Again, I prepared the peplum for the back in the same manner as the front:
For the sleeve I added some additional height to the sleeve cap to create the little puff that appears in the photo.
So, at the end of all that, I have quite a few pattern pieces drafted:
1. Front Neck Facing
2. Front Main bodice
3. Front Waistband
4. Front Peplum
5. Front Skirt
6. Back Neck Facing
7. Back Bodice
8. Back Peplum
9. Back Skirt
I kept the under skirt as a straight skirt, after studying the photograph quite a few times, I decided that it is definitely a straight skirt, not a-line, and definitely tapered in for a pencil silhouette.
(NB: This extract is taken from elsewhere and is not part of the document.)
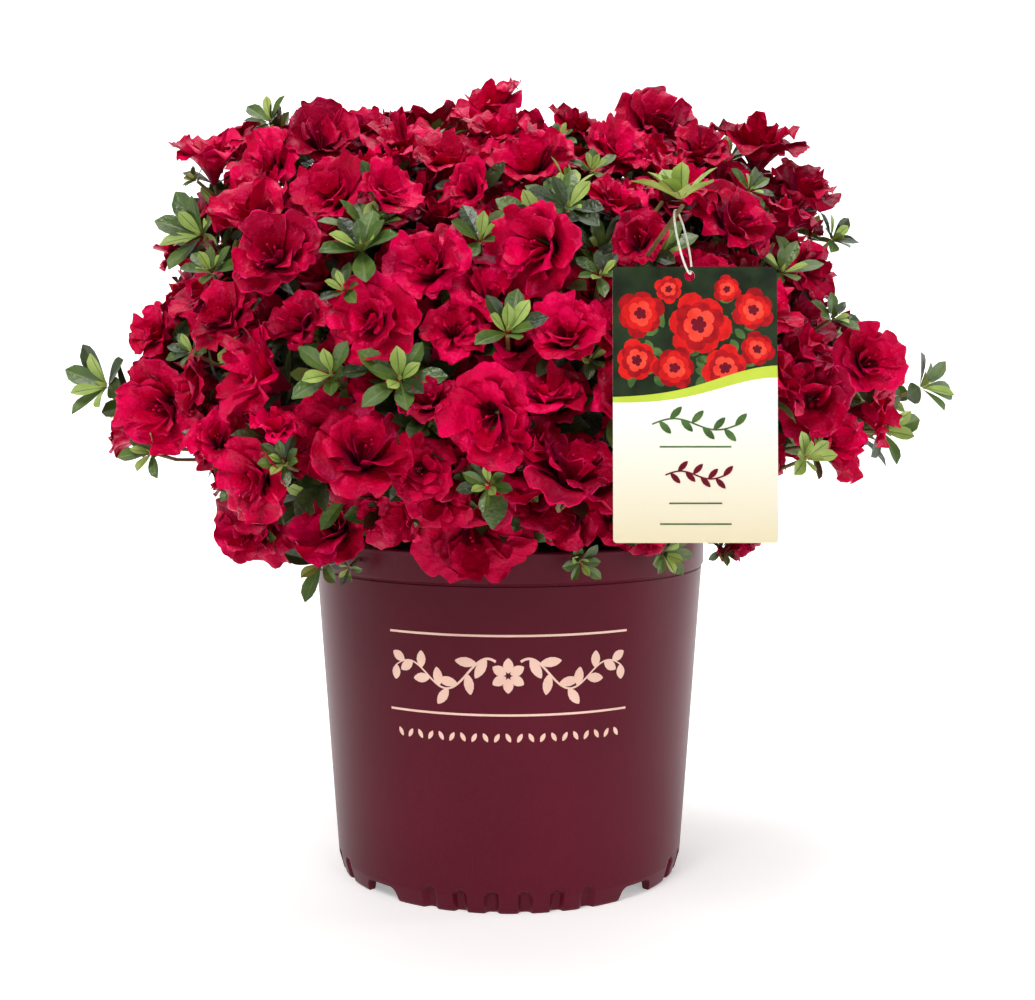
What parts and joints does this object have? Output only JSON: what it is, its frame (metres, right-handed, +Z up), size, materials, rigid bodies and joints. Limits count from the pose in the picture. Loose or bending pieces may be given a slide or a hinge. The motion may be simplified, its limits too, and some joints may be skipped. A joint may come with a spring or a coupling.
{
  "type": "azalea shrub in a nursery pot",
  "caption": "Low rounded azalea shrub with double crimson blossoms and dark green leaf whorls, standing in a tapered burgundy plastic nursery pot, with a hanging plant tag.",
  "frame": {"origin": "on the floor under the middle of the box round the plant and its pot, which is within a few millimetres of the pot's own axis", "axes": "+Z up along the pot's axis, the front with the tag faces -Y, the widest spread of the shrub is along X"},
  "size_m": [0.6343, 0.5867, 0.5627],
  "materials": {
    "burgundy_plastic": "satin",
    "potting_mix": "rough",
    "bark": "rough",
    "crimson_blossom": "soft petal sheen",
    "green_leaf": "satin leaf",
    "tag_card": "satin print",
    "pale_string": "matt"
  },
  "bodies": {
    "root": {"pot": "burgundy_plastic", "potting_mix": "potting_mix", "stem": "bark", "bough_top_right": "bark", "mass_top_right": "crimson_blossom", "bough_top_back": "bark", "mass_top_back": "green_leaf", "bough_top_left": "bark", "mass_top_left": "crimson_blossom", "bough_top_front": "bark", "mass_top_front": "crimson_blossom", "bough_upper_left": "bark", "mass_upper_left": "green_leaf", "bough_upper_front_left": "bark", "mass_upper_front_left": "crimson_blossom", "bough_upper_front_right": "bark", "mass_upper_front_right": "crimson_blossom", "bough_upper_right": "bark", "mass_upper_right": "green_leaf", "bough_upper_back_right": "bark", "mass_upper_back_right": "crimson_blossom", "bough_upper_back_left": "bark", "mass_upper_back_left": "green_leaf", "bough_lower_left": "bark", "mass_lower_left": "green_leaf", "bough_lower_front_left": "bark", "mass_lower_front_left": "crimson_blossom", "bough_lower_front_right": "bark", "mass_lower_front_right": "crimson_blossom", "bough_lower_right": "bark", "mass_lower_right": "green_leaf", "bough_lower_back_right": "bark", "mass_lower_back_right": "green_leaf", "bough_lower_back_left": "bark", "mass_lower_back_left": "crimson_blossom", "tag_card": "tag_card", "tag_loop": "pale_string"}
  },
  "joints": []
}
The original dress was made from light blue crepe, and purely by chance I happened to have about 4 metres of some light blue crepe that I acquired as part of a “moving house sale” bulk purchase!
The dress in the photo has a trim below the front yoke, and below the waistband. The actual photo is quite small, so it is difficult to see what it is. I have a whole card of this gathered cambric lace that I bought out of a discount bin at Spotlight some months ago (I think it would work well to trim any denim creations for my daughters but I haven’t used it for that purpose yet), and it just happened to be the perfect colour match for my light blue crepe!
…and I even had a random unused light blue dress zipper of the right length!
Obviously the stars were aligned for this project.
The original dress had embroidery on the front yoke and peplum, apparently this was also beaded. Very pretty. However, I didn’t plan on spending the time or effort for this dress, but I did use something very special in its place. This gold orchid brooch was handed down to me from my Grandmother’s mother – my Great Grandmother, and I wore it on my wedding day. So I think it works perfectly here.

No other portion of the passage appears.